I thought and thought about how I could foster love. How I could teach Jackson to respond differently. I quickly learned that though he’s physically a carbon copy of his father, he’s like me when it comes to his stubbornness. As soon as anyone tells him how to do something, he’s going to find another way to do it. And to complicate the matter, he happened to be a two-year-old. It set the stage for a great many battles. But as I slowly reconciled with the idea that I could not control everything, it made things a bit easier. It relieved me of the pressure to get life in general, just right. I would not, in fact, raise perfect children in a perfect family because as it turns out, we are blessed with a great many flaws. While brothers can love each other fiercely, they can also hurt each other fiercely. And I couldn’t always stop it or fix it or change it. So I quit my job as director and now spend most of my time watching, teaching, and loving these extraordinary wild things. These brothers.
The truth of brotherhood is that there will be beauty. And there will be heartache. All layered together over seconds and minutes and hours and days and weeks and years.
Right now, the beauty is simple in scale, enormous in heart. I see it when they grab hands to walk along the sidewalk. I hear it when I lay Parker in his crib and he calls out across the room, “Love you, Jack.” It’s there when I watch Jackson pass his favorite bear into the hands of a sick little brother, hoping it will help him feel better. It’s brothers sitting side by side as they read their favorite pumpkin book. The way they grin just before they strip down naked and race through the house with their dirty feet pounding the floor. The endless wrestling on the sofa. The peals of laughter after someone says, “pooty butt!” It’s when I’m making dinner, expecting to hear chaos, only to peek down the hallway to see brothers, side by side, driving race cars across the sofa. It’s Parker watching and copying his big brother’s every move. It’s in the way Jackson says ‘Parker bean’ as though its exactly one word and one syllable. Brotherhood is full of love.
But the heartache of brotherhood is torment. A train that gets ripped from the clutches of someone’s fingers. It’s a full cup of water dumped over big brother’s head in the bath tub. The fights over what belongs to whom and whose turn is it to go first. It’s mine. NO! IT’S MINE! The way they always want the other’s [insert any item]. It’s the screaming. The kicking. The fighting. The teasing. The way they can go from playing side by side to screaming insults faster than I can take a sip of cold beer. It’s the bossy big brother, who notices all the ways his brother falls short. You’re coloring outside the lines! That’s not how you do it. It’s the little brother’s face in those dejected moments. When he feels not good enough. Brotherhood is full of heartbreak.

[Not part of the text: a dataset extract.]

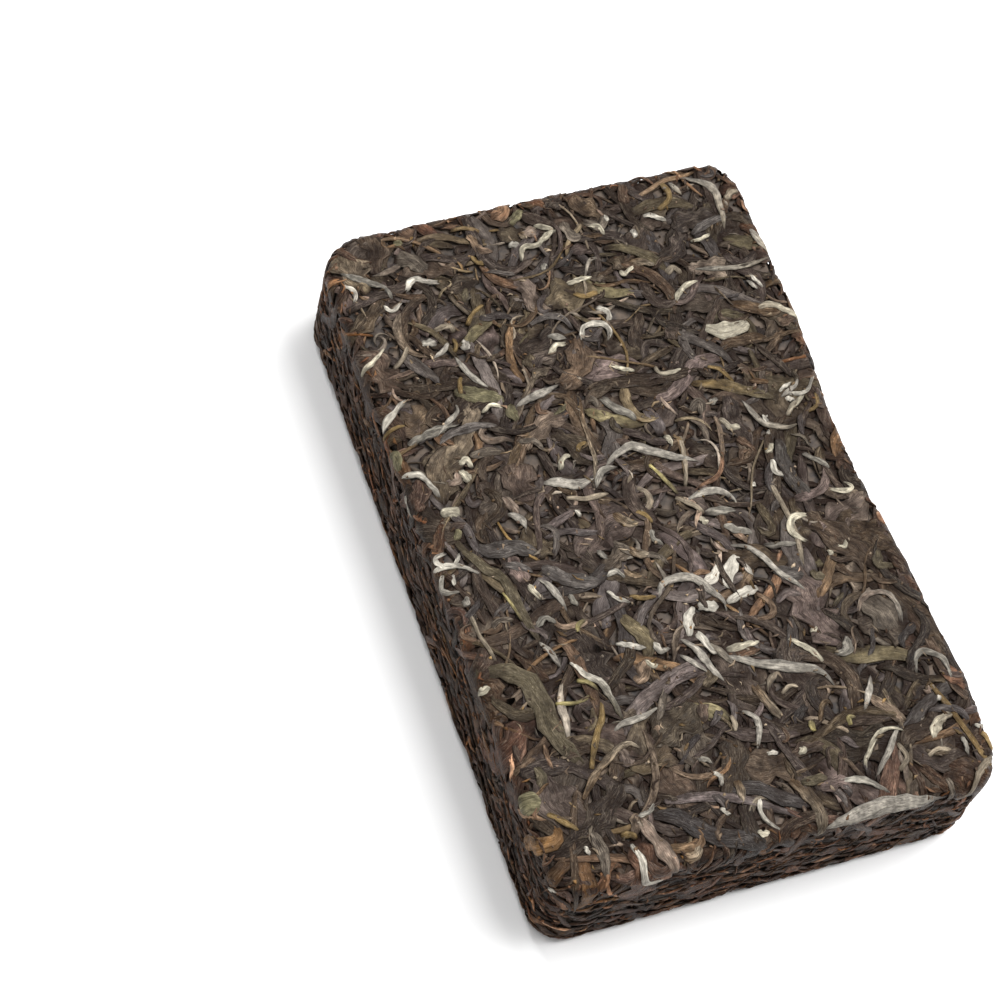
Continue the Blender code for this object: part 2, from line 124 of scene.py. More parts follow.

As I settle into my front row seat of this unfolding brotherhood, they remind me that sometimes you’ve got to break your own rules. When the wind sings and the leaves fly, go out and play in the street. Run and feel and scream up and down the pavement, even if you’re not supposed to. They remind me that you have to embrace all the craziness that is knitted into your being. If you feel a calling to march through the house naked, waving the American flag while reciting the Pledge of Allegiance, then by golly, go for it (unless you’re my husband). Do what speaks to your heart. They remind me of the sisterhood I grew up in. The excitement I felt at piling blankets on the floor of my big sister’s bedroom floor so that I could sleep near her. The Saturday mornings spent playing library and realtor or hours passed bouncing each other high on a trampoline. The laughter as we wielded a flashlight in a dark oceanside tent making shadows above as we sang a horrible rendition of “Little Bunny Fufu” to a quiet campground. Mostly they remind me of the joy it is to grow up together, through all the beauty and despite all the torment.

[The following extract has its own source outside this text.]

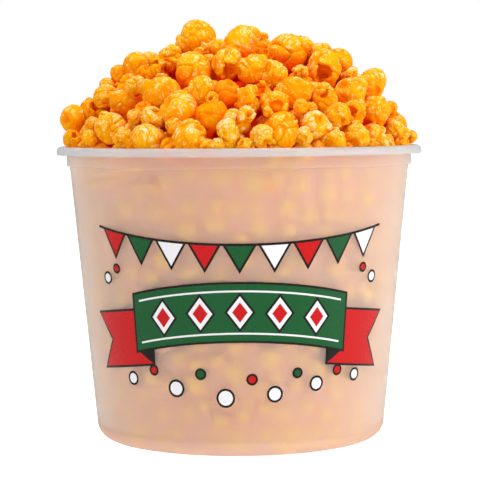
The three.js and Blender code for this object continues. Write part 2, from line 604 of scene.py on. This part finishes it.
def drawPrint(p):
    # every shape with its ink and its layer, black first
    drawn = []

    def outlined(points, ink, layer):
        drawn.append((grown(points, p["outline"]), "black", layer))
        drawn.append((points, ink, layer + 1))

    for side in (-1, 1):
        outlined(onSide(side, tailShape(p)), "red", 0)
        drawn.append((onSide(side, foldShape(p)), "black", 2))
    panel = bandShape(p["panelHalf"], p["panelFoot"], p["panelHeight"], p["panelRise"], p["panelHalf"])
    outlined(panel, "green", 3)
    trimHalf = p["panelHalf"] - p["trimInset"]
    upperTrim = p["panelFoot"] + p["panelHeight"] - p["trimInset"] - p["trimWidth"]
    for foot in (p["panelFoot"] + p["trimInset"], upperTrim):
        trim = bandShape(trimHalf, foot, p["trimWidth"], p["panelRise"], p["panelHalf"])
        drawn.append((trim, "white", 5))
    for i in range(p["diamonds"]):
        across = (i - (p["diamonds"] - 1) / 2) * p["diamondPitch"]
        height = p["panelFoot"] + p["panelHeight"] / 2 + arched(across, p["panelHalf"], p["panelRise"])
        whole = diamondShape(across, height, p["diamondHalfWidth"], p["diamondHalfHeight"])
        outlined(whole, "white", 5)
        drawn.append((grown(whole, -p["diamondFrame"]), "red", 7))
    string = bandShape(p["stringHalf"], p["stringMiddle"] + p["stringRise"], p["stringWidth"],
                       -p["stringRise"], p["stringHalf"], steps=24)
    drawn.append((string, "black", 2))
    for i in range(p["pennants"]):
        across = (i - (p["pennants"] - 1) / 2) * p["stringHalf"] * p["pennantSpread"] / p["pennants"]
        outlined(pennantShape(across, p), ("red", "green", "white")[i % 3], 0)
    for across, height, radius, ink in confetti:
        outlined(dotShape(across, height, radius), ink, 0)
    return drawn


def inkLayer(points, layer, p):
    ink = meshObject("ink", [(a, h, 0) for a, h in points], faces=[range(len(points))])
    pickOnly(ink)
    bpy.ops.object.mode_set(mode="EDIT")
    left = min(a for a, h in points)
    right = max(a for a, h in points)
    for cut in range(math.ceil(left / p["cut"]), math.ceil(right / p["cut"])):
        bpy.ops.mesh.select_all(action="SELECT")
        bpy.ops.mesh.bisect(plane_co=(cut * p["cut"], 0, 0), plane_no=(1, 0, 0))
    bpy.ops.object.mode_set(mode="OBJECT")
    addModifier(ink, "film", "SOLIDIFY", thickness=p["layer"] * (layer + 1) / mm, offset=1)
    applyAll(ink)
    for vertex in ink.data.vertices:
        across, height, film = vertex.co
        radius = wallRadiusAt(height * mm) + p["lift"] + film * mm
        turn = across / p["bendRadius"]
        vertex.co = (radius * math.sin(turn), -radius * math.cos(turn), height * mm)
    return ink


def makePrint(p):
    layers = {}
    for points, ink, layer in drawPrint(p):
        layers.setdefault(ink, []).append(inkLayer(points, layer, p))
    for ink, parts in layers.items():
        piece = joinAll(parts, f"print_{ink}")
        paint(piece, inks[ink])
        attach(piece, "root")
        print("print", ink, len(parts), "shapes,", triangleCount(piece), "triangles")


makePrint(printShape)


# ---- kernels, each kind modelled a few times and then copied

unitRadius = 10 * mm    # of every kernel shape, before its copies get their sizes
reachShare = 0.75       # this share of a shape's points lies within that radius
reliefSmoothing = 0.6
variantStep, rowStep = 70 * mm, 100 * mm    # room between the shapes while they are made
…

I’m thankful for that day the boys wandered up onto our neighbor’s steps to rest for a minute. For the moment they leaned in close together and wrapped their arms around each other just as the wind blew through their hair. They smiled together and all the world was still for just an instant. In those moments, my heart takes an extra beat and I know I’m a lucky, lucky fool to catch a glimpse of such true love. That fleeting glimpse into beauty, into brotherhood.